Guest Author - Susan Taylor
Garden hoses and bacteria
In a recent presentation a speaker mentioned something that had not even entered my mind -- the garden hose used to water orchids outside or in a greenhouse. Especially during the summer months the water that is in the hose in the sun get warm enough to provide a wonderful growing environment for bacteria which we then spray on our plants. It is a good idea to clean this water out before using it on plants of any kind. Let the water run for about 30 seconds or more in order to get clean water in the hose.
Labeling plants with a label maker
In a recent post on an orchid forum, the use of a Brother Labelmaker (models PT-1950 or PT1500PC) to make labels which do not fade was discussed. The TZ 1/2"W (BRTTZFX231) tape was recommended as it seems to have the longest life. This would be a real boon to orchid and other plant growers who face the prospect of re-labeling every couple of years due to the cracking and fading of labels.

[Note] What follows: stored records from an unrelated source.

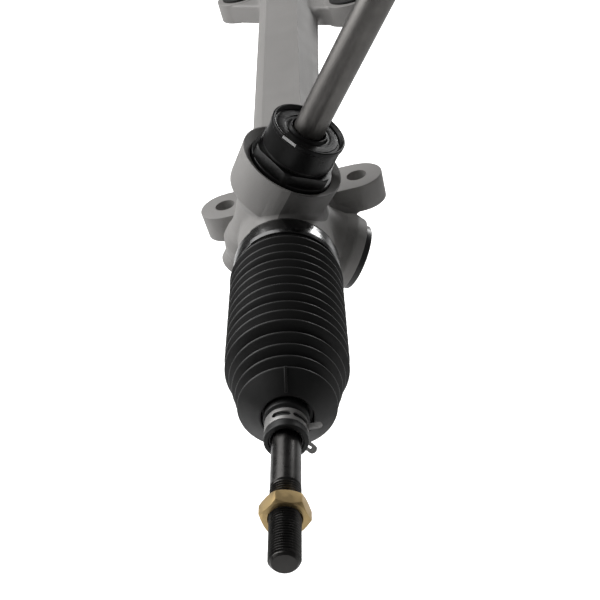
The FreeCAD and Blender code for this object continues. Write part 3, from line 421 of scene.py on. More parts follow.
# %% [markdown]
# ## Cast aluminium
# The casting is shot-blasted: warm grey and dull, with a fine grain and cloudy patches. The tower
# is much darker beyond its parting line, and that darkness is painted shade in its colour, for
# the half that turns from the light. A painted mask would need a UV map, so the mask is worked
# out from the place of each point round the pinion axis.

# %% The casting's finish
# The angle of the parting line round the tower, and how much painted shade darkens the far half
PARTING = 271.0
TOWER_PAINTED_SHADE = 0.55


def cast_finish():
    shader = Shader("cast_aluminium", {"Metallic": 0.15})
    clouds = shader.between(shader.noise(60.0, 4.0), 0.0, 1.0)
    specks = shader.between(shader.noise(2600.0, 2.0), 0.0, 1.0)
    shade = shader.blend(clouds, grey(0.236, 0.03), grey(0.256, 0.03))
    shade = shader.blend(specks * 0.25, shade, grey(0.17, 0.03))
    # Painted shade: the far half of the tower is blended towards black by this mask.
    shader.feed("Base Color", shader.blend(painted_shade_mask(shader) * TOWER_PAINTED_SHADE, shade, grey(0.0)))
    shader.feed("Roughness", shader.between(clouds, 0.58, 0.62))
    grain = shader.noise(1500.0, 5.0, 0.6)
    shader.bump(grain, 0.00012, 0.55)
    return shader.material


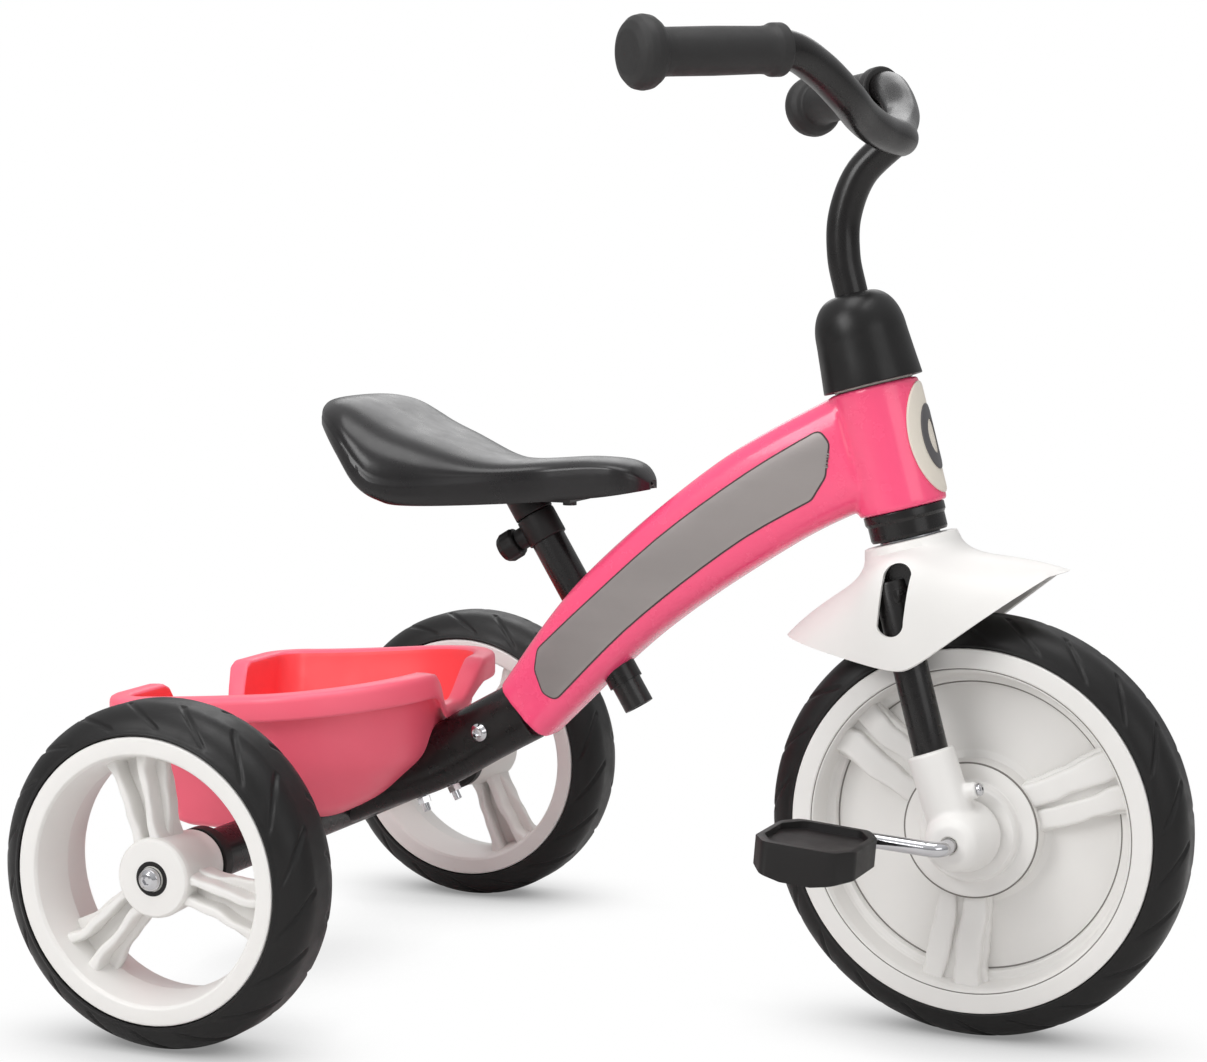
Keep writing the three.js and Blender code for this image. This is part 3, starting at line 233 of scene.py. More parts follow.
def slab(outline, low, high):
    """A closed outline of (x, y) points, carried from z = low to z = high."""
    o = np.asarray(outline, float)
    return grid([np.column_stack([o, np.full(len(o), z)]) for z in (low, high)], caps=True)


def together(*meshes):
    points, faces, count = [], [], 0
    for p, f in meshes:
        points.append(p)
        faces += [tuple(i + count for i in face) for face in f]
        count += len(p)
    return np.vstack(points), faces


def placed(mesh, m):
    return moved(mesh[0], m), mesh[1]


# ---- Blender objects ----
def make(name, mesh, at=None):
    points, faces = mesh
    if at is not None:
        points = moved(points, at)
    data = bpy.data.meshes.new(name)
    data.from_pydata(((points + ORIGIN) * 0.001).tolist(), [], faces)
    data.update()
    obj = bpy.data.objects.new(name, data)
    bpy.context.scene.collection.objects.link(obj)
    outwards(obj)
    return obj


def outwards(obj):
    bm = bmesh.new()
    bm.from_mesh(obj.data)
    bmesh.ops.remove_doubles(bm, verts=bm.verts, dist=1e-6)
    bmesh.ops.recalc_face_normals(bm, faces=bm.faces)
    bm.to_mesh(obj.data)
    bm.free()


def bake(obj):
    """Puts an object's modifiers into its mesh."""
    bpy.context.view_layer.update()
    shaped = obj.evaluated_get(bpy.context.evaluated_depsgraph_get())
    data = bpy.data.meshes.new_from_object(shaped)
    obj.modifiers.clear()
    obj.data = data
    return obj


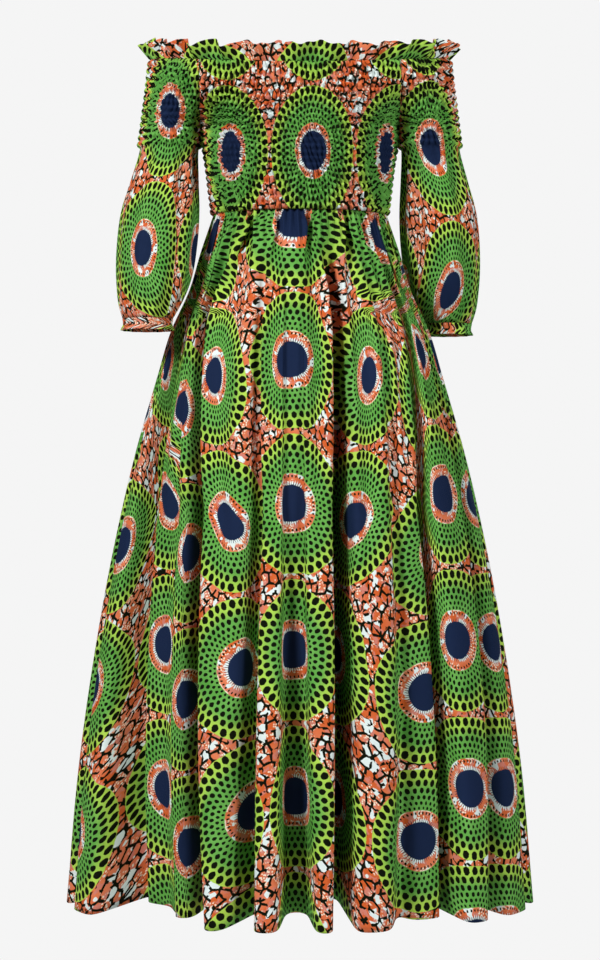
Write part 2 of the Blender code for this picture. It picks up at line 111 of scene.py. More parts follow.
class SkirtLevel(NamedTuple):
    """The skirt's half-width and half-depth over the tops of its folds."""

    z: float
    half_width: float
    half_depth: float


class SleeveLevel(NamedTuple):
    """A sleeve's inner and outer reach from the centre of the body, and its half-depth."""

    z: float
    inner: float
    outer: float
    half_depth: float


class Groove(NamedTuple):
    """A groove between two skirt folds, from the waist down, in degrees and metres.

    The runs are how far each wall reaches sideways for its depth; below 0 it overhangs the floor.
    Back is how far the fold after the groove stands back from the outline at the hem.
    """

    waist: float
    upper: float
    middle: float
    hem: float
    upper_depth: float
    middle_depth: float
    hem_depth: float
    floor: float
    left_run: float
    right_run: float
    back: float


class Crease(NamedTuple):
    """A soft trough on one fold of the skirt, which starts in the waist's gathers.

    Fold counts from the panel's first seam. High and low are the crease's places across the
    fold at its two ends, 0 to 1. The tuck is the width of cloth that it swallows.
    """

    fold: int
    high: float
    low: float
    top: float
    bottom: float
    width: float
    depth: float
    tuck: float


class PrintLine(NamedTuple):
    """A vertical row of round motifs: its place across the cut, how far it sits down, its angles."""

    across: float
    drop: float
    waist: float
    high: float
    hip: float
    thigh: float
    knee: float
    calf: float
    hem: float


BODICE_LEVELS = (
    BodiceLevel(z=0.0, half_width=0.1405, front=0.1095, back=0.1095),
    BodiceLevel(z=-0.045, half_width=0.1405, front=0.1150, back=0.1060),
    BodiceLevel(z=-0.096, half_width=0.1400, front=0.1180, back=0.1010),
    BodiceLevel(z=-0.150, half_width=0.1315, front=0.1090, back=0.0950),
    BodiceLevel(z=-0.221, half_width=0.1230, front=0.0950, back=0.0920),
)

SKIRT_LEVELS = (
    SkirtLevel(z=-0.221, half_width=0.1240, half_depth=0.0945),
    SkirtLevel(z=-0.270, half_width=0.1410, half_depth=0.1070),
    SkirtLevel(z=-0.330, half_width=0.1590, half_depth=0.1230),
    SkirtLevel(z=-0.385, half_width=0.1840, half_depth=0.1400),
    SkirtLevel(z=-0.450, half_width=0.2035, half_depth=0.1600),
    SkirtLevel(z=-0.560, half_width=0.2350, half_depth=0.1890),
    SkirtLevel(z=-0.700, half_width=0.2670, half_depth=0.2180),
    SkirtLevel(z=-0.850, half_width=0.2940, half_depth=0.2420),
    SkirtLevel(z=-1.000, half_width=0.3150, half_depth=0.2600),
    SkirtLevel(z=-1.196, half_width=0.3325, half_depth=0.2760),
)

SLEEVE_LEVELS = (
    SleeveLevel(z=0.0, inner=SEAM_X, outer=NECK_HALF_WIDTH, half_depth=NECK_HALF_DEPTH),
    SleeveLevel(z=-0.040, inner=SEAM_X, outer=0.2165, half_depth=0.0790),
    SleeveLevel(z=-0.096, inner=SEAM_X, outer=0.2240, half_depth=0.0600),
    SleeveLevel(z=-0.125, inner=0.1445, outer=0.2280, half_depth=0.0560),
    SleeveLevel(z=-0.170, inner=0.1440, outer=0.2405, half_depth=0.0600),
    SleeveLevel(z=-0.215, inner=0.1425, outer=0.2535, half_depth=0.0650),
    SleeveLevel(z=-0.265, inner=0.1450, outer=0.2592, half_depth=0.0670),
    SleeveLevel(z=-0.325, inner=0.1560, outer=0.2585, half_depth=0.0610),
    SleeveLevel(z=-0.355, inner=0.1690, outer=0.2545, half_depth=0.0500),
    SleeveLevel(z=-0.372, inner=0.1785, outer=0.2490, half_depth=0.0400),
)

GROOVE_LEVELS = (WAIST_Z, -0.34, -0.64, HEM_Z)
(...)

Keeping your growing area clean and free of plant debris is important. Fungi on dead leaves can produce millions of spores which will spread to living plant surfaces. Be sure that each time you monitor your plants you pick up and dispose of debris. Remove and dispose of any fallen leaves and flowers since bacteria and fungi will attack these.
Find an Orchid Buddy!
There's nothing that can make a hobby more fun than having a buddy that you can share it with. A buddy can encourage you when a plant is dying. He or she can give you pieces of a plant that is growing well that should grow for you too. You can share your plants with him or her so that both of you can enjoy them. A buddy is fun to go to orchid shows, meetings or seminars so that you can share the knowledge as well as the driving.
Use milk to kill viruses on your tools
Here's a great idea for those of us who just can't seem to flame our cutting tools or put them in those corrosive liquids to kill viruses. A 20% mixture of non-fat dry milk kills 100% of viruses on cutting tools when those tools are soaked in the solution for one to two minutes. You should then soak or spray a bactericide on the tools since it does not provide any protection against them. This preventative is used extensively by European growers, but is not well known in the US.
Keep notes on what you try
Keep good notes on what you try and when something works for you with a particular plant, or your whole collection for that matter, you will know what has worked. An example is my change to rainwater two years ago. It made an enormous difference to my plants and I was able to document the improvement with my notes to myself.